How the margins were illuminated
A discussion platform typeset as a manuscript — no images, only ink-colored code.
Gloss is one HTML file. Its premise: internet comments fail because they are detached from what provoked them; the medieval gloss solved this a millennium ago. So the "thread" here is typeset in the margin, note by note, each anchored to its exact sentence.
Anchored marginalia
Provocative passages are <mark data-g> highlights; each reader note
carries the same key. On wide screens a small layout pass measures every mark's document
offset and pins its gloss beside it (top = max(markY, lastBottom + 14) so notes
never collide). Hovering either side lights both — the connection is the interface. Below
900px the notes flow inline after their passages instead.
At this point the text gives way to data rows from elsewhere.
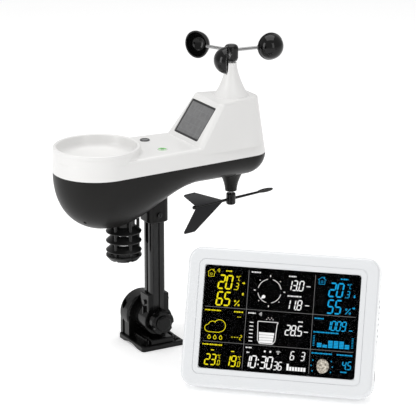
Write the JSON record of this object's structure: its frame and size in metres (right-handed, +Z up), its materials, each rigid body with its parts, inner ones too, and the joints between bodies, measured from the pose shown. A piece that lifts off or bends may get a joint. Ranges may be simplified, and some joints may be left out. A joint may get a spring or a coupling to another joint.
{
  "type": "home weather station",
  "caption": "Outdoor weather sensor on a tilting pole foot, with rain collector, solar tower, wind cups and vane, and a free-standing indoor display console.",
  "frame": {"origin": "centre of the foot plate's underside, in the middle of its four screw holes", "axes": "+Z up along the pole, X along the sensor body towards the wind sensors, -Y towards the display console"},
  "size_m": [0.3809, 0.455, 0.4677],
  "materials": {
    "gloss_black": "glossy moulded",
    "steel": "plated",
    "arm_steel": "dark polished",
    "satin_black": "satin",
    "shell_black": "satin moulded",
    "seal_rubber": "matt",
    "cover_white": "semi gloss",
    "cell_wrap": "printed sleeve",
    "inner_plastic": "moulded",
    "circuit_board": "solder mask",
    "panel_frame": "satin",
    "solar_cell": "glassy",
    "sensor_lens": "frosted",
    "vial_green": "clear green",
    "magnet": "plated",
    "rotor_black": "glossy",
    "fin_grey": "matt",
    "shield_black": "satin",
    "console_white": "gloss",
    "display_glass": "clear",
    "display_black": "black panel",
    "jack_black": "moulded",
    "button_grey": "moulded"
  },
  "bodies": {
    "foot": {"base_bracket": "gloss_black", "pivot_bolt": "steel", "clamp_washer": "steel"},
    "knob": {"clamp_knob": "gloss_black"},
    "head": {"pole_knuckle": "gloss_black", "pole": "satin_black", "pole_screws": "satin_black", "pole_nuts": "satin_black", "lower_shell": "shell_black", "shell_screws": "steel", "shell_seal": "seal_rubber", "upper_cover": "cover_white", "battery_cells": "cell_wrap", "battery_holder": "inner_plastic", "main_board": "circuit_board", "solar_frame": "panel_frame", "solar_cells": "solar_cell", "light_sensor_dome": "sensor_lens", "level_vial": "vial_green", "bucket_cradle": "inner_plastic", "reed_switch_board": "circuit_board", "rotor_bearings": "steel", "vane_bearings": "steel", "shield_plates": "shield_black", "shield_cap": "shield_black", "shield_posts": "shield_black", "humidity_probe": "inner_plastic"},
    "funnel": {"rain_funnel": "cover_white", "debris_filter": "cover_white"},
    "bucket": {"tipping_bucket": "inner_plastic", "bucket_axle": "steel", "bucket_magnet": "magnet"},
    "door": {"battery_door": "shell_black"},
    "reset": {"reset_button": "inner_plastic"},
    "rotor": {"rotor_hub": "rotor_black", "cup_arms": "arm_steel", "wind_cups": "rotor_black", "rotor_shaft": "steel", "rotor_magnet": "magnet"},
    "vane": {"vane_hub": "rotor_black", "vane_arm": "rotor_black", "vane_tail": "fin_grey", "vane_shaft": "steel", "vane_magnet": "magnet"},
    "console": {"console_front": "console_white", "console_back": "console_white", "display_glass": "display_glass", "display_panel": "display_black", "console_board": "circuit_board", "console_cells": "cell_wrap", "console_screws": "steel", "stand_pin": "steel", "power_jack": "jack_black"},
    "stand": {"console_stand": "console_white"},
    "console_door": {"console_battery_door": "console_white"},
    "button_1": {"back_button_1": "button_grey"},
    "button_2": {"back_button_2": "button_grey"},
    "button_3": {"back_button_3": "button_grey"},
    "button_4": {"back_button_4": "button_grey"},
    "button_5": {"back_button_5": "button_grey"}
  },
  "joints": [
    {"name": "mount_tilt", "type": "hinge", "parent": "foot", "child": "head", "pos_m": [0, -0.012, 0.041], "axis": [0, 1, 0], "range_deg": [-90, 90]},
    {"name": "knob_turn", "type": "hinge", "parent": "foot", "child": "knob", "pos_m": [0, -0.035, 0.041], "axis": [0, -1, 0], "range_deg": [0, 360]},
    {"name": "cup_spin", "type": "hinge", "parent": "head", "child": "rotor", "pos_m": [0.134, -0.012, 0.44], "axis": [0, 0, 1], "continuous": true},
    {"name": "vane_turn", "type": "hinge", "parent": "head", "child": "vane", "pos_m": [0.134, -0.012, 0.212], "axis": [0, 0, 1], "continuous": true},
    {"name": "funnel_lift", "type": "slide", "parent": "head", "child": "funnel", "axis": [0, 0, 1], "range_m": [0, 0.1]},
    {"name": "bucket_tip", "type": "hinge", "parent": "head", "child": "bucket", "pos_m": [-0.095, -0.012, 0.254], "axis": [0, 1, 0], "range_deg": [-14, 14]},
    {"name": "battery_door_drop", "type": "slide", "parent": "head", "child": "door", "axis": [0, 0, -1], "range_m": [0, 0.012]},
    {"name": "reset_press", "type": "slide", "parent": "head", "child": "reset", "axis": [0, 0, 1], "range_m": [0, 0.0015], "stiffness_N_per_m": 400, "springref_m": -0.0005},
    {"name": "console_lift", "type": "slide", "parent": "foot", "child": "console", "axis": [0, 0, 1], "range_m": [0, 0.2]},
    {"name": "stand_fold", "type": "hinge", "parent": "console", "child": "stand", "pos_m": [0.08346, -0.25228, 0.08863], "axis": [0.7431, -0.6691, 0], "range_deg": [-29.5, 0]},
    {"name": "console_door_off", "type": "slide", "parent": "console", "child": "console_door", "axis": [0.6288, 0.6983, -0.342], "range_m": [0, 0.03]},
    {"name": "button_1_press", "type": "slide", "parent": "console", "child": "button_1", "axis": [-0.6288, -0.6983, 0.342], "range_m": [0, 0.0012], "stiffness_N_per_m": 500, "springref_m": -0.0005},
    {"name": "button_2_press", "type": "slide", "parent": "console", "child": "button_2", "axis": [-0.6288, -0.6983, 0.342], "range_m": [0, 0.0012], "stiffness_N_per_m": 500, "springref_m": -0.0005},
    {"name": "button_3_press", "type": "slide", "parent": "console", "child": "button_3", "axis": [-0.6288, -0.6983, 0.342], "range_m": [0, 0.0012], "stiffness_N_per_m": 500, "springref_m": -0.0005},
    {"name": "button_4_press", "type": "slide", "parent": "console", "child": "button_4", "axis": [-0.6288, -0.6983, 0.342], "range_m": [0, 0.0012], "stiffness_N_per_m": 500, "springref_m": -0.0005},
    {"name": "button_5_press", "type": "slide", "parent": "console", "child": "button_5", "axis": [-0.6288, -0.6983, 0.342], "range_m": [0, 0.0012], "stiffness_N_per_m": 500, "springref_m": -0.0005}
  ]
}
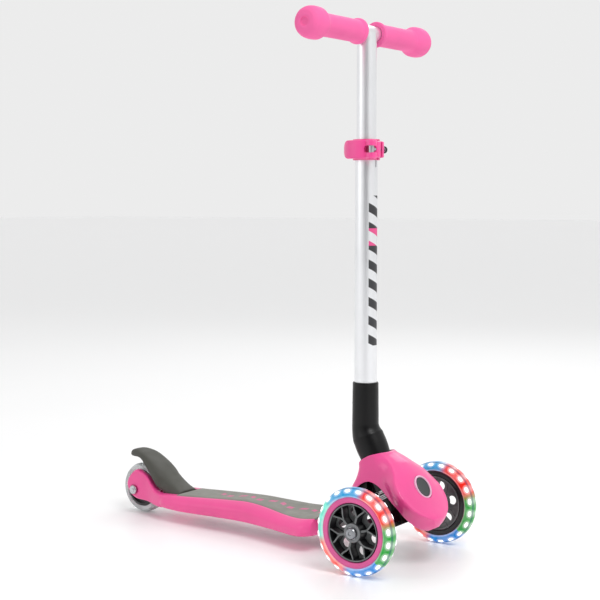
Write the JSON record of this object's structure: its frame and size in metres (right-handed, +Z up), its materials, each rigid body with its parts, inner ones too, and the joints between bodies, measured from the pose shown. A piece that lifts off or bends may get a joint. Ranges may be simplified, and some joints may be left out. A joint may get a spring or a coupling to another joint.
{
  "type": "kick scooter",
  "caption": "Child's kick scooter with a height-adjustable T-bar, light-up front wheels, grip deck and rear fender brake.",
  "frame": {"origin": "on the ground under the middle of the scooter's outline", "axes": "+X forward, +Y to the rider's left, +Z up along the T-bar"},
  "size_m": [0.595, 0.3, 0.7612],
  "materials": {
    "pink_plastic": "satin",
    "grip_rubber": "matt",
    "pad_rubber": "matt",
    "brake_nylon": "matt",
    "black_nylon": "satin",
    "hub_nylon": "satin",
    "tube_aluminium": "satin",
    "steel": "zinc plated",
    "clear_tyre": "clear polyurethane",
    "light_strip": "frosted",
    "bush_plastic": "smooth",
    "button_plastic": "satin",
    "bezel_plastic": "satin"
  },
  "bodies": {
    "steering": {"axle_carrier": "black_nylon", "steering_spindle": "steel", "centering_spring": "steel", "right_front_axle_bolt": "steel", "left_front_axle_bolt": "steel", "steering_elbow": "black_nylon", "elbow_screw": "steel", "lower_tube": "tube_aluminium", "clamp_collar": "pink_plastic", "clamp_bolt": "steel", "clamp_washer": "steel", "clamp_nut": "black_nylon", "clamp_pivot_pin": "steel"},
    "deck": {"head_tube": "tube_aluminium", "upper_steering_bush": "bush_plastic", "lower_steering_bush": "bush_plastic", "button_bezel": "bezel_plastic", "button_spring": "steel", "deck_body": "pink_plastic", "deck_grip_pad": "pad_rubber", "deck_stiffener_plate": "steel", "plate_screw_rear_right": "steel", "plate_screw_rear_left": "steel", "plate_screw_front_right": "steel", "plate_screw_front_left": "steel", "head_screw_right": "steel", "head_screw_left": "steel", "steering_head": "black_nylon", "rear_side_spacer_right": "steel", "rear_side_spacer_left": "steel", "rear_axle_bolt": "steel", "rear_axle_nut": "steel", "brake_hinge_pin": "steel", "front_hull": "pink_plastic"},
    "lock_button": {"steering_lock_button": "button_plastic"},
    "rear_wheel": {"rear_tyre": "clear_tyre", "rear_hub": "hub_nylon", "rear_bearing_right": "steel", "rear_bearing_left": "steel", "rear_bearing_spacer": "steel"},
    "brake": {"rear_brake": "brake_nylon"},
    "right_front_wheel": {"right_front_tyre": "clear_tyre", "right_front_light_ring": "light_strip", "right_front_core_ring": "pink_plastic", "right_front_hub": "hub_nylon", "right_front_bearing_inner": "steel", "right_front_bearing_outer": "steel", "right_front_bearing_spacer": "steel"},
    "left_front_wheel": {"left_front_tyre": "clear_tyre", "left_front_light_ring": "light_strip", "left_front_core_ring": "pink_plastic", "left_front_hub": "hub_nylon", "left_front_bearing_inner": "steel", "left_front_bearing_outer": "steel", "left_front_bearing_spacer": "steel"},
    "handlebar": {"handlebar_tee": "tube_aluminium", "right_grip": "grip_rubber", "left_grip": "grip_rubber"},
    "clamp_lever": {"clamp_lever": "pink_plastic"}
  },
  "joints": [
    {"name": "steering", "type": "hinge", "parent": "deck", "child": "steering", "pos_m": [0.2295, 0, 0.0605], "axis": [-0.4462, 0, 0.8949], "range_deg": [-18, 18], "stiffness_Nm_per_rad": 4},
    {"name": "bar_height", "type": "slide", "parent": "steering", "child": "handlebar", "axis": [0, 0, 1], "range_m": [-0.1, 0]},
    {"name": "clamp_lever", "type": "hinge", "parent": "steering", "child": "clamp_lever", "pos_m": [0.1919, -0.0195, 0.5765], "axis": [0, 0, 1], "range_deg": [0, 140]},
    {"name": "right_front_wheel", "type": "hinge", "parent": "steering", "child": "right_front_wheel", "pos_m": [0.2295, -0.11, 0.0605], "axis": [0, 1, 0], "continuous": true},
    {"name": "left_front_wheel", "type": "hinge", "parent": "steering", "child": "left_front_wheel", "pos_m": [0.2295, 0.11, 0.0605], "axis": [0, 1, 0], "continuous": true},
    {"name": "rear_wheel", "type": "hinge", "parent": "deck", "child": "rear_wheel", "pos_m": [-0.2575, 0, 0.04], "axis": [0, 1, 0], "continuous": true},
    {"name": "brake", "type": "hinge", "parent": "deck", "child": "brake", "pos_m": [-0.1755, 0, 0.038], "axis": [0, -1, 0], "range_deg": [0, 3], "stiffness_Nm_per_rad": 12, "springref_deg": -2.86},
    {"name": "steering_lock", "type": "slide", "parent": "deck", "child": "lock_button", "axis": [-0.8526, 0, -0.5225], "range_m": [0, 0.004], "stiffness_N_per_m": 400, "springref_m": -0.001, "deforming": ["button_spring"]}
  ]
}
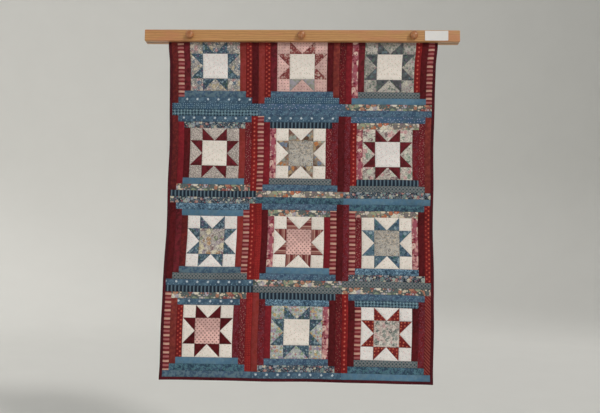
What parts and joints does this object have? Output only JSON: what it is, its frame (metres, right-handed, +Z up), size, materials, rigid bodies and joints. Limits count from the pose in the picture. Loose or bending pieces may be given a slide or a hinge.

The drop cap is cut per visit
The illuminated initial is generated: a double frame in gold and ultramarine, four
random-walk bezier vines (one per corner, seeded mulberry32), berries in the
three manuscript inks, and a soft gold halo behind an Eczar 800 "T". Clicking it advances
the seed — every reader gets an initial no one else will see, which is the whole site's
thesis about margins in one interaction.
Fleurons
Section dividers are procedurally mirrored bezier flourishes with a rotated vermilion diamond at center — the same three inks, never the same curve twice.
Type & palette
- Eczar (400–800) — display, drop cap, gloss signatures; its sharp, calligraphic serifs carry the manuscript voice without pastiche.
- Work Sans — essay body and interface, keeping the page contemporary.
- Manuscript inks on vellum:
#F6EFE3, ultramarine#274690, vermilion#C63D2F, gold leaf#B98A2F.
Deployment
npx wrangler pages deploy set2-e --project-name=set2-e
Static deploy to Cloudflare Pages. Three self-critique passes at 1440px
and 390px preceded shipping; the log is in NOTES.md.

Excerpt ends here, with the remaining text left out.